Whether absorbed from Updike’s volumes or Carduff’s culled selection, Updike’s poetry has always been worth the effort, if nothing else than for its contextual idiosyncrasy. Since his emergence in the 1950s from Pennsylvania, Updike has been an important American writer. Yet, over the final decade of his life (d. 2009), Updike’s reputation slipped, with critics indicting his work as old fashioned, misogynistic, and narcissistic. He has also been described as infatuated with his own style, that he over-described everything to no purpose, and that he was incredibly self-absorbed.

Updike transformed much of his life into prose or verse, which he then tried to get into print somewhere – ultimately in a book. He believed in the creative-writing-class imperative to write what you know. “An imitation of the life we know, however narrow, is our only ground,” he said. Indeed, especially early in his career, Updike simply had trouble describing people and things that he had never seen. One of the few projects that failed to pan out for him was a novel about James Buchanan, our fifteenth and arguably worst President, for whom Updike nourished a perverse respect. He found that he couldn’t manage what he called the “vigorous fakery” of historical fiction. But in the world around him and inside his own head there was very little that he couldn’t spin into a rich and intricate verbal fabric. Being self-centered, then, is less a choice than a literary imperative for Updike.

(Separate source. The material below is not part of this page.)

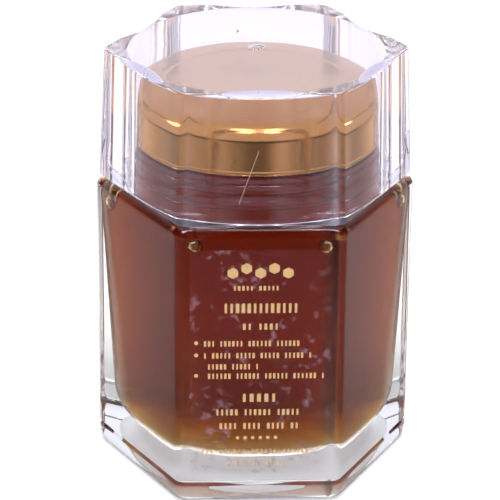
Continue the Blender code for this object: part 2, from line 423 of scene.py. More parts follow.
def feed(tree, socket, source):
    """Gives a socket another node's output, a colour or a plain value."""
    if isinstance(source, bpy.types.NodeSocket):
        tree.links.new(source, socket)
    elif socket.type == "RGBA":
        socket.default_value = (*source, 1.0)
    else:
        socket.default_value = source


def set_inputs(tree, made, **sources):
    for name, source in sources.items():
        feed(tree, made.inputs[name.replace("_", " ")], source)


def node(tree, kind, *sources, **properties):
    """A node with these properties, whose first sockets take the sources in turn."""
    made = tree.nodes.new(kind)
    for name, value in properties.items():
        setattr(made, name, value)
    for socket, source in zip(made.inputs, sources):
        feed(tree, socket, source)
    return made


def math_of(tree, operation, first, second):
    return node(tree, "ShaderNodeMath", first, second, operation=operation).outputs["Value"]


def mapped(tree, value, low, high, to_low=0.0, to_high=1.0, **properties):
    """The value, taken from one range to another and held to it."""
    made = node(tree, "ShaderNodeMapRange", clamp=True, **properties)
    set_inputs(tree, made, Value=value, From_Min=low, From_Max=high, To_Min=to_low, To_Max=to_high)
    return made.outputs["Result"]


def mixed(tree, factor, first, second, kind="RGBA"):
    """A blend of two colours or, with FLOAT, of two values."""
    made = node(tree, "ShaderNodeMix", data_type=kind)
    set_inputs(tree, made, Factor=factor, A=first, B=second)
    return made.outputs["Result"]


def noise(tree, place, scale, detail, roughness=0.5):
    made = node(tree, "ShaderNodeTexNoise")
    set_inputs(tree, made, Vector=place, Scale=scale, Detail=detail, Roughness=roughness)
    return made.outputs["Fac"]


def bumped(tree, height, distance, strength=1.0):
    """The normal of a surface that follows a height."""
    made = node(tree, "ShaderNodeBump")
    set_inputs(tree, made, Height=height, Distance=distance, Strength=strength)
    return made.outputs["Normal"]


def object_place(tree):
    return tree.nodes.new("ShaderNodeTexCoord").outputs["Object"]


def axes_of(tree, place):
    return node(tree, "ShaderNodeSeparateXYZ", place).outputs


def group_with_sockets(name, inputs, outputs):
    """An empty shader group with its named inputs and outputs."""
    group = bpy.data.node_groups.new(name, "ShaderNodeTree")
    for socket, kind, default in inputs:
        made = group.interface.new_socket(name=socket, in_out="INPUT", socket_type=kind)
        if default is not None:
            made.default_value = default
    for socket, kind in outputs:
        group.interface.new_socket(name=socket, in_out="OUTPUT", socket_type=kind)
    return group, group.nodes.new("NodeGroupInput").outputs, group.nodes.new("NodeGroupOutput")


def ripple_group():
    """The faint unevenness of a moulded surface, as a normal."""
    name = "moulded_ripple"
    if name in bpy.data.node_groups:
        return bpy.data.node_groups[name]
    inputs = (
        ("Vector", "NodeSocketVector", None),
        ("Scale", "NodeSocketFloat", 90.0),
        ("Height", "NodeSocketFloat", 0.00002),
    )
    group, given, end = group_with_sockets(name, inputs, [("Normal", "NodeSocketVector")])
    broad = noise(group, given["Vector"], given["Scale"], 1.0, 0.4)
    set_inputs(group, end, Normal=bumped(group, broad, given["Height"]))
    return group


def fleck_group():
    """Scattered irregular flecks, as a mask from 0 to 1."""
    name = "scattered_flecks"
    if name in bpy.data.node_groups:
        return bpy.data.node_groups[name]
    inputs = (
        ("Vector", "NodeSocketVector", None),
        ("Scale", "NodeSocketFloat", 400.0),
        ("Detail", "NodeSocketFloat", 4.0),
        ("Start", "NodeSocketFloat", 0.56),
        ("Full", "NodeSocketFloat", 0.64),
    )
    group, given, end = group_with_sockets(name, inputs, [("Mask", "NodeSocketFloat")])
    grain = noise(group, given["Vector"], given["Scale"], given["Detail"], 0.6)
    set_inputs(group, end, Mask=mapped(group, grain, given["Start"], given["Full"]))
    return group


def add_group(tree, group, **sources):
    """Uses a shader group and gives its outputs."""
    made = node(tree, "ShaderNodeGroup", node_tree=group)
    set_inputs(tree, made, **sources)
    return made.outputs


def flecks(tree, scale, detail, start, full):
    """Scattered flecks over the piece, as a mask."""
    sources = {"Vector": object_place(tree), "Scale": scale, "Detail": detail, "Start": start, "Full": full}
    return add_group(tree, fleck_group(), **sources)["Mask"]


def shaded(colour_value, share):
    return [min(1.0, share * value) for value in colour_value]


# Materials

GLASS_IOR = 1.52
HONEY_IOR = 1.49
PLASTIC_IOR = 1.49
BLACK = (0.0, 0.0, 0.0)
WHITE = (1.0, 1.0, 1.0)
FAINT_AMBER = (1.0, 0.98, 0.94)
STIPPLE_COLOUR = (0.96, 0.95, 0.98)
WEAR_COLOUR = (0.30, 0.17, 0.08)
FACET_COLOUR = (0.60, 0.56, 0.76)
CORNER_FROST = 0.20             # roughness of the cap's flat top outside its bore
CORNER_FADE = 0.0006            # the way over which the frost sets in
FADED_PRINT = (0.0140, 0.0160)  # heights between which the lowest print fades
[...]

Updike could be surprisingly formally ambitious, even experimental, with his poetry. The problem for some is that his poems about strain, discomfort, and regret cheer him, and many do not generally associate cheer with “great” poetry. The poems often feel like the by-products of the happy diversion they provided their author while he was writing them, an effect most striking when it seems least intended. “Midpoint” is his autobiographical poem of Whitmanesque capaciousness, weaving quotations from Whitman into a fabric made of heterodox elements – typographical spasms and grainy photographs.

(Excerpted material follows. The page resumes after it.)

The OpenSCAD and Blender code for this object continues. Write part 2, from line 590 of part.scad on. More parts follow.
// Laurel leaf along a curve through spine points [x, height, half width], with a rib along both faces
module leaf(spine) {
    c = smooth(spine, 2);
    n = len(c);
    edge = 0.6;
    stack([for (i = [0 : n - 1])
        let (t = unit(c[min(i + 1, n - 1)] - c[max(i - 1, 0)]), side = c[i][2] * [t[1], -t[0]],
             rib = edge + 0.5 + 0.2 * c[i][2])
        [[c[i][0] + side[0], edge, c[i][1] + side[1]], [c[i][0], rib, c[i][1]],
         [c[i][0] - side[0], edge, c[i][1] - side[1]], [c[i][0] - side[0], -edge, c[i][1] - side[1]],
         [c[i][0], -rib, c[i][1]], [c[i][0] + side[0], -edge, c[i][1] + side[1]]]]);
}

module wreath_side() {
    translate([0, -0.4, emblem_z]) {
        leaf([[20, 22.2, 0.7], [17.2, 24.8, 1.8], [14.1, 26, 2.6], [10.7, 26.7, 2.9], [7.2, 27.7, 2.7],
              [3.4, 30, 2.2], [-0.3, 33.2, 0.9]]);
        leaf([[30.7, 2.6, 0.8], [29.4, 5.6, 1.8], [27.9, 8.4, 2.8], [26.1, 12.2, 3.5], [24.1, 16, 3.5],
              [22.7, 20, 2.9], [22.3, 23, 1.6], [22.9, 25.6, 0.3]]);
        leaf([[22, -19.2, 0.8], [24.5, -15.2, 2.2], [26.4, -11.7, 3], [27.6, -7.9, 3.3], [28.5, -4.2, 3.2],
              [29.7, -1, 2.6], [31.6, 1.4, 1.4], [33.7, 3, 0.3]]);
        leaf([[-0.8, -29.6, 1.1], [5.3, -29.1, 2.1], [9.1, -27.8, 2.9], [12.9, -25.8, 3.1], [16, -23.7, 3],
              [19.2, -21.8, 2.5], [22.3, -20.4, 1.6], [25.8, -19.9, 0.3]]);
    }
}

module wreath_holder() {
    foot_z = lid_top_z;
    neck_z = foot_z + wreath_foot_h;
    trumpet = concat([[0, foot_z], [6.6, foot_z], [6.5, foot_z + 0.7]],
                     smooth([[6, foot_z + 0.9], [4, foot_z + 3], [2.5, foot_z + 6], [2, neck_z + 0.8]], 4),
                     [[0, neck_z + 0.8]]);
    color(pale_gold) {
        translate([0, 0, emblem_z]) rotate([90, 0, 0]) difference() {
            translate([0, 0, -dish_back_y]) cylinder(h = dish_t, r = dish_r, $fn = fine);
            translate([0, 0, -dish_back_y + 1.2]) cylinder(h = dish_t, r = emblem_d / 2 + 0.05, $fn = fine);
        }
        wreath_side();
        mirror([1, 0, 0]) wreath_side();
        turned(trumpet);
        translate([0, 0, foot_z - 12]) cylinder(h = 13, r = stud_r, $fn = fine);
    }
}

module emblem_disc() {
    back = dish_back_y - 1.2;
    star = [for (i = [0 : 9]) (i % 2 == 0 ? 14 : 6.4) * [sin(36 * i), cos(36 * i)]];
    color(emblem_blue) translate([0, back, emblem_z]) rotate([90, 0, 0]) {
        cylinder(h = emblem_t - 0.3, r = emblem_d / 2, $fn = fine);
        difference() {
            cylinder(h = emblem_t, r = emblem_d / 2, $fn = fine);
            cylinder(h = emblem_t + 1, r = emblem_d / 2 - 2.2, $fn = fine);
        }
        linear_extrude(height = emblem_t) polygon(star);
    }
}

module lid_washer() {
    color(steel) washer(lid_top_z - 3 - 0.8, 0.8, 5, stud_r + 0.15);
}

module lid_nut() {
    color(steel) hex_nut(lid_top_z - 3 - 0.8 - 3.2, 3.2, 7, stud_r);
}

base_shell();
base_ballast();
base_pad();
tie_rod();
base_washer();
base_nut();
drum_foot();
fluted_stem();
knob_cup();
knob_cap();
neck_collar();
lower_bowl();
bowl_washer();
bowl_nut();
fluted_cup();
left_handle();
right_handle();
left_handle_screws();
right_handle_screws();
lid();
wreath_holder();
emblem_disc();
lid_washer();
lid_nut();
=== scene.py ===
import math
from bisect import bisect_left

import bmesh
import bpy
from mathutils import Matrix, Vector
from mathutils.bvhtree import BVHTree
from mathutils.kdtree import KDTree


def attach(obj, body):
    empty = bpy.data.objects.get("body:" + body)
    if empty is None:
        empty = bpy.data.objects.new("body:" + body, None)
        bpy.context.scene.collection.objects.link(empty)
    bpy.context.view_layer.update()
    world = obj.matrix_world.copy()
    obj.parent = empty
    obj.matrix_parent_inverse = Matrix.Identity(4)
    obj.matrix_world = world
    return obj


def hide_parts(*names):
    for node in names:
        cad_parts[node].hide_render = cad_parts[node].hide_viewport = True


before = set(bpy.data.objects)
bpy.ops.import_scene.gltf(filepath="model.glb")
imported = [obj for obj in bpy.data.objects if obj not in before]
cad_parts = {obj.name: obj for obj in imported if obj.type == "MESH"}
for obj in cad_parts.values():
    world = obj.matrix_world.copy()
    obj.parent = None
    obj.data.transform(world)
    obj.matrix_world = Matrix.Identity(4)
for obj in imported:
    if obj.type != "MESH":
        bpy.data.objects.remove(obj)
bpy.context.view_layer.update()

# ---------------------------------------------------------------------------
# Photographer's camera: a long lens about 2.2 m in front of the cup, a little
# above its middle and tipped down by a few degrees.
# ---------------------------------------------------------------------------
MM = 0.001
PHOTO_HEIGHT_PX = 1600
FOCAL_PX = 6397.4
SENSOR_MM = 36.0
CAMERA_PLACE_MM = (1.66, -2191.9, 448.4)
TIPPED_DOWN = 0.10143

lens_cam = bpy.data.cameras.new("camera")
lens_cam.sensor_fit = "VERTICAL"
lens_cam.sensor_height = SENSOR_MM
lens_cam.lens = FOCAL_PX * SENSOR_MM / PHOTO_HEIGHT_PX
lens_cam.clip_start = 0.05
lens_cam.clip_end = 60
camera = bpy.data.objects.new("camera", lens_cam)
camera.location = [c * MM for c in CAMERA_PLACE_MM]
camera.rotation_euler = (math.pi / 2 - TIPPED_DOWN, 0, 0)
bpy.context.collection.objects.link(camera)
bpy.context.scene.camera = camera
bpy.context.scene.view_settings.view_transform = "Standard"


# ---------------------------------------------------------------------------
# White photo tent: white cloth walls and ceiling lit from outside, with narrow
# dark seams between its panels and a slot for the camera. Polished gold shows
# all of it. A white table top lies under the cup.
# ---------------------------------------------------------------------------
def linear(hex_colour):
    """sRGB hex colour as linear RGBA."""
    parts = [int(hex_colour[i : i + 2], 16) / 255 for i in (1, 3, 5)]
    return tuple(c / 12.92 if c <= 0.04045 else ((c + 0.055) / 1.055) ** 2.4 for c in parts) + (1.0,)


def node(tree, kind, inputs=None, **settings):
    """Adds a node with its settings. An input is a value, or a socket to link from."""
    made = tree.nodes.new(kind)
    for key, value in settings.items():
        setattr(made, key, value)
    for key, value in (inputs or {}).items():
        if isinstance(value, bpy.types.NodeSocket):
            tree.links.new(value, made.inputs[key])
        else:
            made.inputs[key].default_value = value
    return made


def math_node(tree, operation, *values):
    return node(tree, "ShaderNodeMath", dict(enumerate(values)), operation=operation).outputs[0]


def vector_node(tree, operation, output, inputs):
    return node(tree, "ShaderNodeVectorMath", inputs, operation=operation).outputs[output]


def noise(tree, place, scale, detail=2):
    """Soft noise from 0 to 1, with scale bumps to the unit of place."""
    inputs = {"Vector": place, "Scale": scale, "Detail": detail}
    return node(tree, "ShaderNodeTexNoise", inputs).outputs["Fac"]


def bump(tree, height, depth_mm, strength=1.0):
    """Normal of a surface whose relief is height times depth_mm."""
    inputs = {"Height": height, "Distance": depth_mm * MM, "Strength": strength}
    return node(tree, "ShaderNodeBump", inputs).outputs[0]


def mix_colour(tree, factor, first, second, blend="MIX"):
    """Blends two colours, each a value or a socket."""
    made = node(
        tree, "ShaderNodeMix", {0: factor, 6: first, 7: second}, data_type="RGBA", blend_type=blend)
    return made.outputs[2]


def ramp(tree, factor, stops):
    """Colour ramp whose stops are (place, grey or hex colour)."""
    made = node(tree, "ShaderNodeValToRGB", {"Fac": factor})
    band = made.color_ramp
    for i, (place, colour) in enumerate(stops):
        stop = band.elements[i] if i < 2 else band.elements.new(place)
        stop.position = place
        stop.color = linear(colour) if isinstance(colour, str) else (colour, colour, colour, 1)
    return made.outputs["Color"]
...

This criticism, whether valid or not, must place Updike in the context of the times and places. Updike grew up in Pennsylvania and spent much of his life in Boston. At the time, New York poets ran a thriving mid-century avant-garde, led by Frank O’Hara; San Francisco had the Beats. Updike did spend time in New York, writing for the New Yorker, yet he considered his time in New York to be one of the great “interruptions” in his life.

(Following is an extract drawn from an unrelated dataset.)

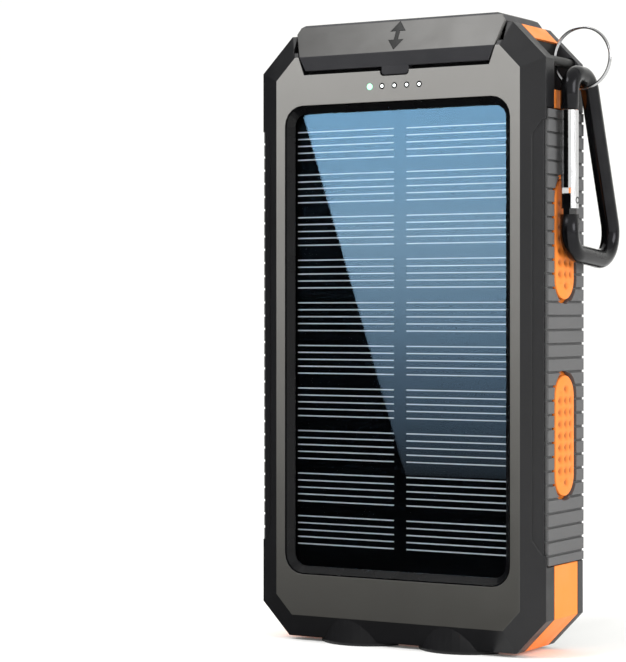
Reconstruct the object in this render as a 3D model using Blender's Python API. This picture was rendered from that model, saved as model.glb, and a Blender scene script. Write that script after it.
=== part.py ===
"""Solar phone charger: a rugged power bank with a solar window, port flap, torch lamps and carabiner.

Frame: +Z is up, the solar window faces -Y, and the charger stands on the rims of its two lamps.
Sizes are in metres. Outlines are drawn in the body's own frame, whose x = 0 and y = 0 planes halve the
body, and the root empty then centres the whole footprint on the origin.
"""
import math

import bmesh
import bpy
from mathutils import Matrix, Vector

MM = 0.001
GAP = 0.3 * MM                     # air between neighbouring pieces

# Body, read across its depth from the front face to the rear face
BODY_WIDTH = 78.0 * MM
BODY_HEIGHT = 147.5 * MM           # from the bottom edge to the shelf beside the flap
RIM_DROP = 1.0 * MM                # how far the lamp rims stand below the bottom edge
FRONT_BEVEL = 2.6 * MM
FRONT_WALL = 4.3 * MM
BAND_DEPTH = 13.0 * MM
REAR_WALL = 2.7 * MM
REAR_BEVEL = 1.8 * MM
BOTTOM_CHAMFER = (7.7 * MM, 8.0 * MM)
TOP_CHAMFER = (8.6 * MM, 8.7 * MM)
BEVEL_INSET = 5.6 * MM             # how far the bevels reach in from the outline
REAR_FACE_THICKNESS = 2.2 * MM
COVER_SIDE = 7.5 * MM              # solid edge of both covers outside their cavity
SIDE_PANEL_DEPTH = 0.5 * MM        # step of the long panel along each side of the front cover
SIDE_PANEL_END = 3.4 * MM          # length of its slanted ends
SIDE_PANEL_MARGIN = 2.6 * MM       # how far it ends beyond the grip
BAND_WALL = 3.0 * MM

BODY_DEPTH = FRONT_BEVEL + FRONT_WALL + BAND_DEPTH + REAR_WALL + REAR_BEVEL
FRONT_Y = -BODY_DEPTH / 2
FRONT_EDGE_Y = FRONT_Y + FRONT_BEVEL
FRONT_SEAM_Y = FRONT_EDGE_Y + FRONT_WALL
REAR_SEAM_Y = FRONT_SEAM_Y + BAND_DEPTH
REAR_EDGE_Y = REAR_SEAM_Y + REAR_WALL
REAR_Y = REAR_EDGE_Y + REAR_BEVEL
BAND_MID_Y = (FRONT_SEAM_Y + REAR_SEAM_Y) / 2
HALF_WIDTH = BODY_WIDTH / 2
BOTTOM_Z = RIM_DROP
TOP_Z = BOTTOM_Z + BODY_HEIGHT

# Solar window in the front face
WINDOW_HALF_WIDTH = 31.0 * MM
WINDOW_BOTTOM = 15.6 * MM          # above the body's bottom edge
WINDOW_TOP_MARGIN = 17.3 * MM      # below the body's shelf
WINDOW_CORNER = 5.0 * MM
RIM_WIDTH = 1.6 * MM
RIM_DEPTH = 2.0 * MM
GLASS_THICKNESS = 0.9 * MM
PANEL_THICKNESS = 1.0 * MM
WINDOW_Z = (BOTTOM_Z + WINDOW_BOTTOM, TOP_Z - WINDOW_TOP_MARGIN)

# Indicator lights above the window
LIGHT_COUNT = 5
LIGHT_PITCH = 3.4 * MM
LIGHT_RADIUS = 0.45 * MM
LIGHT_ABOVE_WINDOW = 3.7 * MM
LIGHT_BAR_HEIGHT = 2.6 * MM
LIGHT_BAR_DEPTH = 1.2 * MM

# Port flap over the top
FLAP_RISE = 2.5 * MM               # above the shelf
FLAP_HALF_WIDTH = 28.6 * MM
FLAP_TOP_INSET = 2.1 * MM
FLAP_LIP_INSET = 3.4 * MM
FLAP_SHOULDER_INSET = 1.8 * MM     # where the slope meets the lip
FLAP_LIP_HEIGHT = 3.4 * MM
FLAP_SLOPE_HEIGHT = 8.0 * MM
FLAP_LIP_THICKNESS = 2.4 * MM
FLAP_PLATE = 3.6 * MM
FLAP_REAR_SETBACK = 0.6 * MM
LIP_CLEARANCE = 1.0 * MM
TAB_HALF_WIDTH = 3.7 * MM
TAB_DROP = 2.0 * MM
KNUCKLE_RADIUS = 1.5 * MM
KNUCKLE_HALF_LENGTH = 20.0 * MM
EAR_LENGTH = 3.0 * MM
HINGE_PIN_RADIUS = 0.6 * MM
FLAP_TOP_Z = TOP_Z + FLAP_RISE
FLAP_UNDER_Z = FLAP_TOP_Z - FLAP_PLATE
FLAP_FRONT_Z = FLAP_TOP_Z - FLAP_SLOPE_HEIGHT
LIP_BOTTOM_Z = FLAP_FRONT_Z - FLAP_LIP_HEIGHT
HINGE_Y = REAR_EDGE_Y - 0.1 * MM
HINGE_Z = FLAP_UNDER_Z - 0.8 * MM
SILL_Z = HINGE_Z - 0.4 * MM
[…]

Updike believed that people in the world sought happiness and that, contrary to the representations of novelists like John Cheever and Jack Kerouac, they often found it. Updike famously described his own style as an attempt “to give the mundane its beautiful due.”

Commenting on his own writing, Nebraska poet Ted Kooser expressed a similar vocation: “I write for other people with the hope that I can help them to see the wonderful things within their everyday experiences. In short, I want to show people how interesting the ordinary world can be if you pay attention.”